The collective £35.2m+ roster of five centre forwards scored 9 league goals under Poyet.  Sebastian Larsson, Adam Johnson and Jack Rodwell combined scored more.  After the loss to Aston Villa, only 15 of 227 chances created were converted – a 7% conversion rate.

26 points after 29 matches was only one point better off than the 2013/14 season too.

So after 1 year, 5 months and 9 days, Poyet’s connection with supporters ended.  However it was this disconnection between his philosophy and the players that resulted in his eventual departure.  It was rarely ever embraced and, after months of persistence, he finally realised it.

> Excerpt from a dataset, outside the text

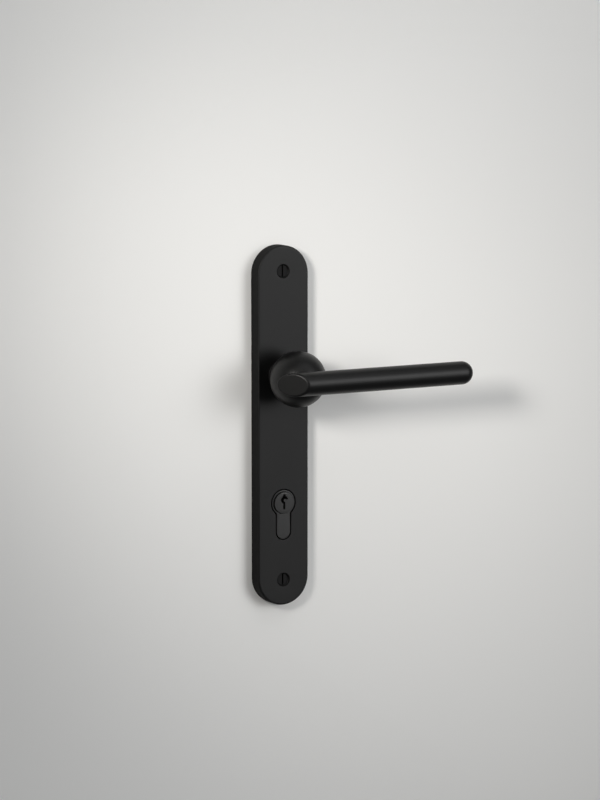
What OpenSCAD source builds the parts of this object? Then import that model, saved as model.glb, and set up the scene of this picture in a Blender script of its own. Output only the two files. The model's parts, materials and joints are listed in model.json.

Frustratingly, Poyet had failed to do with Premier League ‘professionals’ what he did with League One nobodies.  Even the basis of his methods – tactical team cohesion – became a lost cause.  From the end of the ‘great escape’, the collapse in performances was appalling at times.

Players who did flourish in his system were not reacquired or retained by the club under its financially-pragmatic yet somewhat detrimental transfer policy.  When signing a ‘quality player’ in Jermain Defoe, Poyet was required to alternate his formation.  Again, he had to compromise.

As a manager who had enough ambition to try something different at Sunderland, that constant battle to implement his vision was perhaps his ultimate downfall.  Under better financial circumstances, Sunderland may just have benefited more under Poyet’s management.  A good system only works with the right players and Poyet knew who he needed.

After the lost-tactical chaos of Steve Bruce and non-dimensional managerial negligence of Martin O’Neill, it’s important to recall how welcome Poyet’s methods were in those successful early months.  If there is anything he should be recognised for it is his endeavour.  Gus had a vision for Sunderland that he wanted supporters to connect with.

It’s a shame he couldn’t get his players to.